◆ Written request
The data below needs to be returned exactly, line for line.

+--

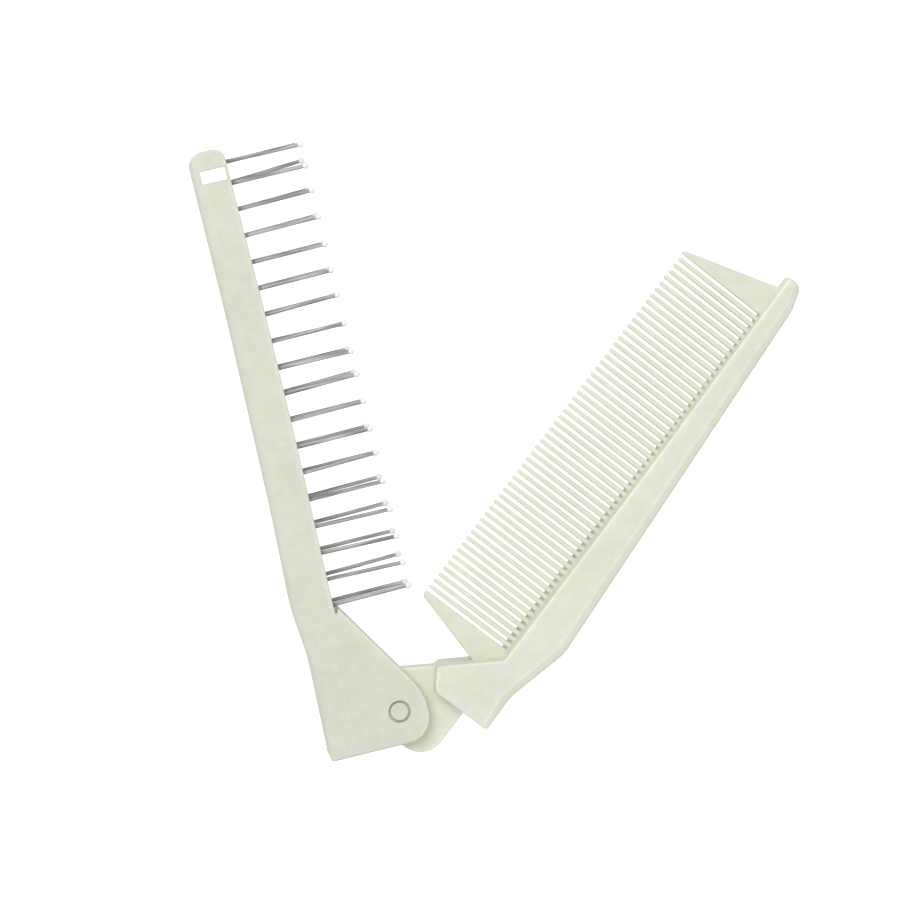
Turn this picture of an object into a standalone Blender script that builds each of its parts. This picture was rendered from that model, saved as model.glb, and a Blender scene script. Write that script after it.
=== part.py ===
"""Folding comb brush: a brush arm and a comb arm on one pivot pin, lying open.

Metres, +Z up. The origin is on the pivot's axis, at the surface that the object
lies on. The brush arm runs along +Y with its pins towards +X. The comb arm has
axes of its own: y along the comb, and x from its teeth to its back.
"""

import math

import bmesh
import bpy
from mathutils import Matrix

# Sizes shared by both arms
THICKNESS = 0.0110
MIDDLE = THICKNESS / 2
OPEN_ANGLE = math.radians(50.6)
GAP = 0.0003
BACK_ROUNDING = 0.0016
RIM_ROUNDING = 0.0003
ROUNDING_STEPS = 3
ARC_STEP = math.radians(15)
BEYOND = 0.02

# Angles that count as sharp or flat, and how close points are welded
SHARP_TURN = math.radians(57)
SHADING_TURN = math.radians(40)
FLAT_TURN = 0.001
WELD_DISTANCE = 1e-7

# Pivot: the ears of the brush arm on either side of the comb arm's tongue
FOOT_Y = -0.0060
TONGUE_THICKNESS = 0.0042
PIVOT_RADIUS = 0.0017
PIVOT_SIDES = 24
PIVOT_RECESS = 0.0002

# Channel of the brush arm
WALL = 0.0013
CHANNEL_FLOOR_X = -0.0106
CHANNEL_START_Y = 0.0203
CHANNEL_END_Y = 0.1043
WINDOW_X = (-0.0125, -0.0080)
WINDOW_Y = (0.0997, 0.10195)

# Pins of the brush
PIN_COUNT = 18
FIRST_PIN_Y = 0.10275
SECOND_PIN_Y = 0.09878
PIN_PITCH = 0.0048385
PIN_ROW_OFFSET = 0.0034
PIN_RADIUS = 0.00038
BALL_RADIUS = 0.00062
PIN_TIP_X = (0.0067, 0.0075)
SOCKET_DEPTH = 0.0015
SOCKET_CLEARANCE = 0.00015
PIN_SIDES = 8
BALL_STEPS = 5

# How far each pin leans towards the far end, in degrees, from the far end on
PIN_LEANS = {
    "a": (1, 3.9, 2.4, 2.3, 1.2, 1.6, 1.6, 0, 0.6, 2.4, 0.6, 1, 0.7, 1.7, 1.4, 0.3, 1.7, 0.7),
    "b": (0, 0.4, 1.5, 1.5, 1, 1.1, 2.2, 1, 0.1, 1.9, 1.4, 0.7, 2, 0.6, -0.5, -1, -1.1, 0.8),
}

# Toothed blade of the comb arm
TOOTH_COUNT = 55
TOOTH_PITCH = 0.0013796
FIRST_GUARD_Y = 0.01986
TOOTH_TIP_X = -0.00875
TOOTH_ROOT_X = 0.0097
TOOTH_ROOT_HALF_WIDTH = 0.00046
TOOTH_TIP_HALF_WIDTH = 0.00039
GUARD_TIP_HALF_WIDTHS = (0.00088, 0.00045)
BLADE_THICKNESS = 0.0018
BLADE_BACK_X = 0.0110
BLADE_START_Y = 0.0190
BLADE_END_Y = 0.10292
LOWER_GUARD_FOOT = ((0.0095, BLADE_START_Y), (0.0053, 0.0152))

# Back of the comb arm
COMB_FACE_X = 0.0095
COMB_CORNER_Y = 0.0186
SHOULDER_X = 0.0004
SHOULDER_Y = 0.0105
LIP_RELIEF_X = 0.0014
GROOVE_X = (0.0050, 0.0113)
GROOVE_Y = (0.0180, BLADE_END_Y + GAP)
TAPER_START_Y = 0.0235
COMB_END_Y = 0.1054
COMB_END_THICKNESS = 0.0046

# Corner points of the brush arm from above: x, y, corner radius
BRUSH_BACK = (
    (-0.01393, FOOT_Y, 0.0012),
    (-0.01352, 0.0125, 0.025),
    (-0.01450, 0.0218, 0.030),
    (-0.01395, 0.0400, 0.100),
    (-0.01364, 0.0750, 0.300),
    (-0.01397, 0.1054, 0.0024),
    (-0.00755, 0.1054, 0.0020),
    (-0.00695, 0.0750, 0.300),
    (-0.00686, 0.0500, 0.300),
    (-0.00716, 0.0199, 0),
    (-0.00638, 0.0209, 0.0003),
    (0.00522, 0.0024, 0.0107),
    (0.00522, FOOT_Y, 0.0048),
)

# Corner points of the comb arm's back in its own axes: x, y, corner radius
COMB_BACK = (
    (0.01480, 0.0066, 0.0008),
    (0.01478, 0.0143, 0.010),
    (0.01782, 0.0261, 0.008),
    (0.01370, 0.1006, 0.005),
    (0.01235, COMB_END_Y, 0.0017),
    (0.00940, COMB_END_Y, 0.0005),
    (0.00970, 0.0600, 0),
    (COMB_FACE_X, COMB_CORNER_Y, 0.0005),
    (SHOULDER_X, SHOULDER_Y, 0.0007),
    (0.00295, 0.0067, 0.0012),
)

# Corner points of the tongue in the comb arm's axes: x, y, corner radius
TONGUE = (
    (0.0100, 0.0135, 0),
    (0.0100, -0.0050, 0.0050),
    (-0.0065, -0.0050, 0.0045),
    (-0.0065, 0.0039, 0.0045),
    (0.0075, 0.0162, 0),
)

# The edges with the wide rounding are those past these lines: x, y
BRUSH_ROUNDED_PAST = (-0.0115, -0.0030)
COMB_ROUNDED_PAST = (0.0112, 0.0091)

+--

◆ Written answer
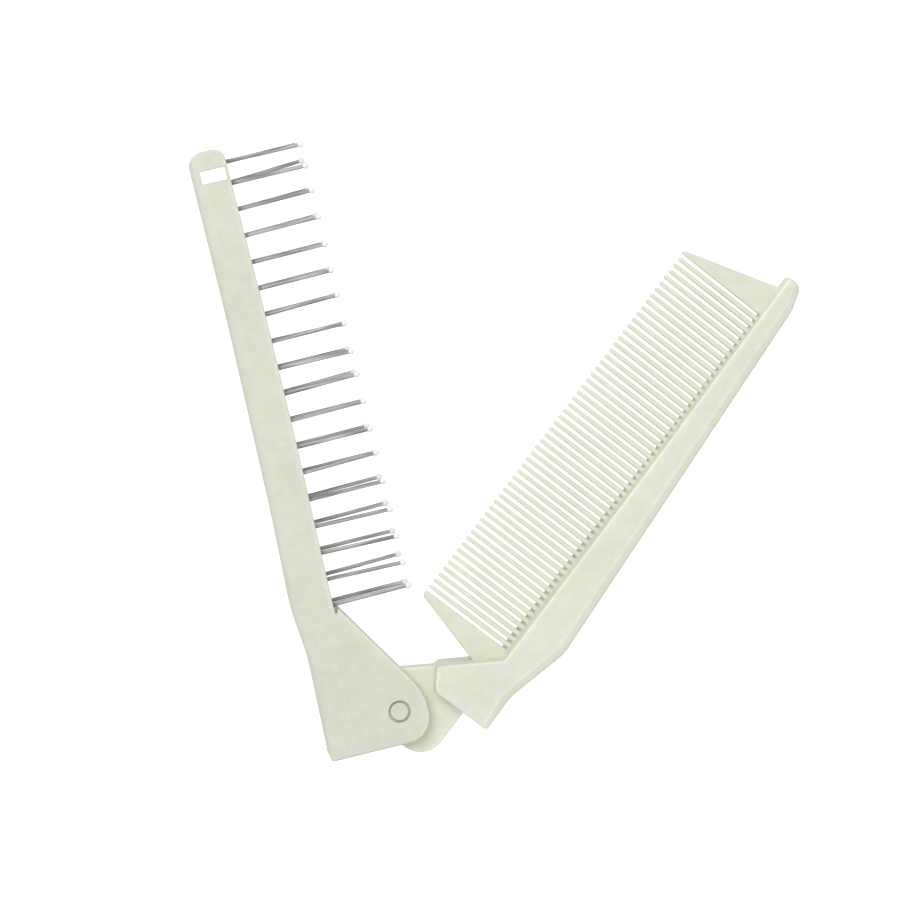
Turn this picture of an object into a standalone Blender script that builds each of its parts. This picture was rendered from that model, saved as model.glb, and a Blender scene script. Write that script after it.
=== part.py ===
"""Folding comb brush: a brush arm and a comb arm on one pivot pin, lying open.

Metres, +Z up. The origin is on the pivot's axis, at the surface that the object
lies on. The brush arm runs along +Y with its pins towards +X. The comb arm has
axes of its own: y along the comb, and x from its teeth to its back.
"""

import math

import bmesh
import bpy
from mathutils import Matrix

# Sizes shared by both arms
THICKNESS = 0.0110
MIDDLE = THICKNESS / 2
OPEN_ANGLE = math.radians(50.6)
GAP = 0.0003
BACK_ROUNDING = 0.0016
RIM_ROUNDING = 0.0003
ROUNDING_STEPS = 3
ARC_STEP = math.radians(15)
BEYOND = 0.02

# Angles that count as sharp or flat, and how close points are welded
SHARP_TURN = math.radians(57)
SHADING_TURN = math.radians(40)
FLAT_TURN = 0.001
WELD_DISTANCE = 1e-7

# Pivot: the ears of the brush arm on either side of the comb arm's tongue
FOOT_Y = -0.0060
TONGUE_THICKNESS = 0.0042
PIVOT_RADIUS = 0.0017
PIVOT_SIDES = 24
PIVOT_RECESS = 0.0002

# Channel of the brush arm
WALL = 0.0013
CHANNEL_FLOOR_X = -0.0106
CHANNEL_START_Y = 0.0203
CHANNEL_END_Y = 0.1043
WINDOW_X = (-0.0125, -0.0080)
WINDOW_Y = (0.0997, 0.10195)

# Pins of the brush
PIN_COUNT = 18
FIRST_PIN_Y = 0.10275
SECOND_PIN_Y = 0.09878
PIN_PITCH = 0.0048385
PIN_ROW_OFFSET = 0.0034
PIN_RADIUS = 0.00038
BALL_RADIUS = 0.00062
PIN_TIP_X = (0.0067, 0.0075)
SOCKET_DEPTH = 0.0015
SOCKET_CLEARANCE = 0.00015
PIN_SIDES = 8
BALL_STEPS = 5

# How far each pin leans towards the far end, in degrees, from the far end on
PIN_LEANS = {
    "a": (1, 3.9, 2.4, 2.3, 1.2, 1.6, 1.6, 0, 0.6, 2.4, 0.6, 1, 0.7, 1.7, 1.4, 0.3, 1.7, 0.7),
    "b": (0, 0.4, 1.5, 1.5, 1, 1.1, 2.2, 1, 0.1, 1.9, 1.4, 0.7, 2, 0.6, -0.5, -1, -1.1, 0.8),
}

# Toothed blade of the comb arm
TOOTH_COUNT = 55
TOOTH_PITCH = 0.0013796
FIRST_GUARD_Y = 0.01986
TOOTH_TIP_X = -0.00875
TOOTH_ROOT_X = 0.0097
TOOTH_ROOT_HALF_WIDTH = 0.00046
TOOTH_TIP_HALF_WIDTH = 0.00039
GUARD_TIP_HALF_WIDTHS = (0.00088, 0.00045)
BLADE_THICKNESS = 0.0018
BLADE_BACK_X = 0.0110
BLADE_START_Y = 0.0190
BLADE_END_Y = 0.10292
LOWER_GUARD_FOOT = ((0.0095, BLADE_START_Y), (0.0053, 0.0152))

# Back of the comb arm
COMB_FACE_X = 0.0095
COMB_CORNER_Y = 0.0186
SHOULDER_X = 0.0004
SHOULDER_Y = 0.0105
LIP_RELIEF_X = 0.0014
GROOVE_X = (0.0050, 0.0113)
GROOVE_Y = (0.0180, BLADE_END_Y + GAP)
TAPER_START_Y = 0.0235
COMB_END_Y = 0.1054
COMB_END_THICKNESS = 0.0046

# Corner points of the brush arm from above: x, y, corner radius
BRUSH_BACK = (
    (-0.01393, FOOT_Y, 0.0012),
    (-0.01352, 0.0125, 0.025),
    (-0.01450, 0.0218, 0.030),
    (-0.01395, 0.0400, 0.100),
    (-0.01364, 0.0750, 0.300),
    (-0.01397, 0.1054, 0.0024),
    (-0.00755, 0.1054, 0.0020),
    (-0.00695, 0.0750, 0.300),
    (-0.00686, 0.0500, 0.300),
    (-0.00716, 0.0199, 0),
    (-0.00638, 0.0209, 0.0003),
    (0.00522, 0.0024, 0.0107),
    (0.00522, FOOT_Y, 0.0048),
)

# Corner points of the comb arm's back in its own axes: x, y, corner radius
COMB_BACK = (
    (0.01480, 0.0066, 0.0008),
    (0.01478, 0.0143, 0.010),
    (0.01782, 0.0261, 0.008),
    (0.01370, 0.1006, 0.005),
    (0.01235, COMB_END_Y, 0.0017),
    (0.00940, COMB_END_Y, 0.0005),
    (0.00970, 0.0600, 0),
    (COMB_FACE_X, COMB_CORNER_Y, 0.0005),
    (SHOULDER_X, SHOULDER_Y, 0.0007),
    (0.00295, 0.0067, 0.0012),
)

# Corner points of the tongue in the comb arm's axes: x, y, corner radius
TONGUE = (
    (0.0100, 0.0135, 0),
    (0.0100, -0.0050, 0.0050),
    (-0.0065, -0.0050, 0.0045),
    (-0.0065, 0.0039, 0.0045),
    (0.0075, 0.0162, 0),
)

# The edges with the wide rounding are those past these lines: x, y
BRUSH_ROUNDED_PAST = (-0.0115, -0.0030)
COMB_ROUNDED_PAST = (0.0112, 0.0091)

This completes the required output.